Uma cidade do futuro
Foi noticiado pelos telejornais de 20 de junho que se encontra em trâmite na Câmara Legislativa do Distrito Federal um projeto de lei que pretende alterar o zoneamento e o gabarito do plano urbano de Brasília, com o objetivo de favorecer a construção de edifícios de alturas e finalidades em desacordo com o gabarito e o zoneamento originais da mencionada capital federal.
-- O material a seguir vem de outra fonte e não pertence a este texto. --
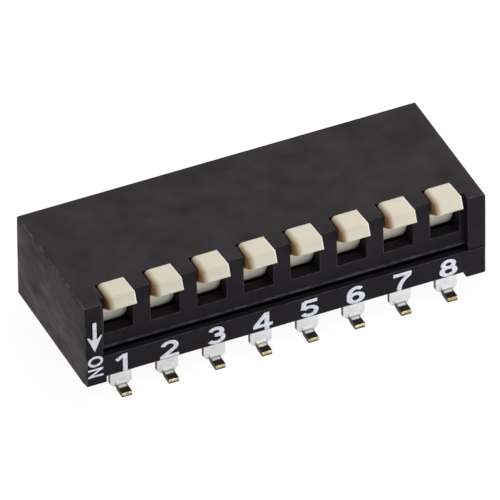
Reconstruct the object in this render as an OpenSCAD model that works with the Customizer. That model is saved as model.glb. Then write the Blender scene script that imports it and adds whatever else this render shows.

Seguem abaixo alguns comentários.
Brasília resultou de um concurso público em que participaram vários arquitetos e urbanistas, dos quais sete projetos foram finalistas e o vencedor foi o de Lúcio Costa, com o desenho de um projeto urbanístico distribuído em dois eixos em forma de cruz ou pássaro.
Conhecido por Plano Piloto, assim o é por ser o plano antecedente ou de suporte ao ulterior desenvolvimento dele. Foi concebido pelo mencionado arquiteto sob influência do arquiteto franco-suíço Le Corbusier, que também tinha propostas urbanísticas modernistas.
Para esse arquiteto, as cidades deviam ser construídas para a velocidade, desenvolver-se de acordo com o progresso em voga e abrir ruas e avenidas largas com traçados regulares, desenhadas para a funcionalidade urbana. Em 1925 apresentou o Plano Voisin, cuja execução deveria destruir o centro de Paris e reconstruí-lo com traçados urbanos retilíneos e edifícios grandiosos.
Oscar Niemeyer foi o arquiteto que desenhou os edifícios que compuseram o conjunto urbano e o “skyline” de Brasília, com formas definidas em obediência aos critérios pensados pelo aludido arquiteto franco-suíço para as obras arquitetônicas (os cinco princípios do modernismo) e urbanísticas (distribuição das funções).
Em evidência no Brasil desde 1930 (quando Getúlio Vargas assumiu a presidência da República), tanto o Plano Piloto quanto os edifícios construídos foram fundamentados na escola modernista, da qual dois dos ramos foram a arquitetura e as cidades futuristas (manifestos de 1909 e 1914).
Inaugurada aos 21 de abril de 1960, Brasília foi alçada em 1987 a Patrimônio Mundial pela Unesco, devido às características únicas que a configuram desde a concepção do Plano Piloto. Em 1990 foi inscrita no Livro do Tombo Histórico pelo Iphan.
Brasília foi a consolidação e consagração do modernismo em nosso País e no mundo, desde o projeto urbanístico até os edifícios, desenhados criteriosamente para a cidade ser funcional, de acordo com as finalidades de cada trecho daquele projeto e construída com vistas a ser uma cidade do futuro.
Conclusivamente, o referido projeto de lei, se sancionado e tornado lei, porá fim às características que fizeram (e ainda fazem) da cidade de Brasília um conjunto arquitetônico e urbanístico único no mundo e dela extinguirá o futuro desenhado e consolidado em cada edifício, transformados em símbolos da modernidade em que ainda vivemos e do futuro que ainda almejamos. Nada a mais.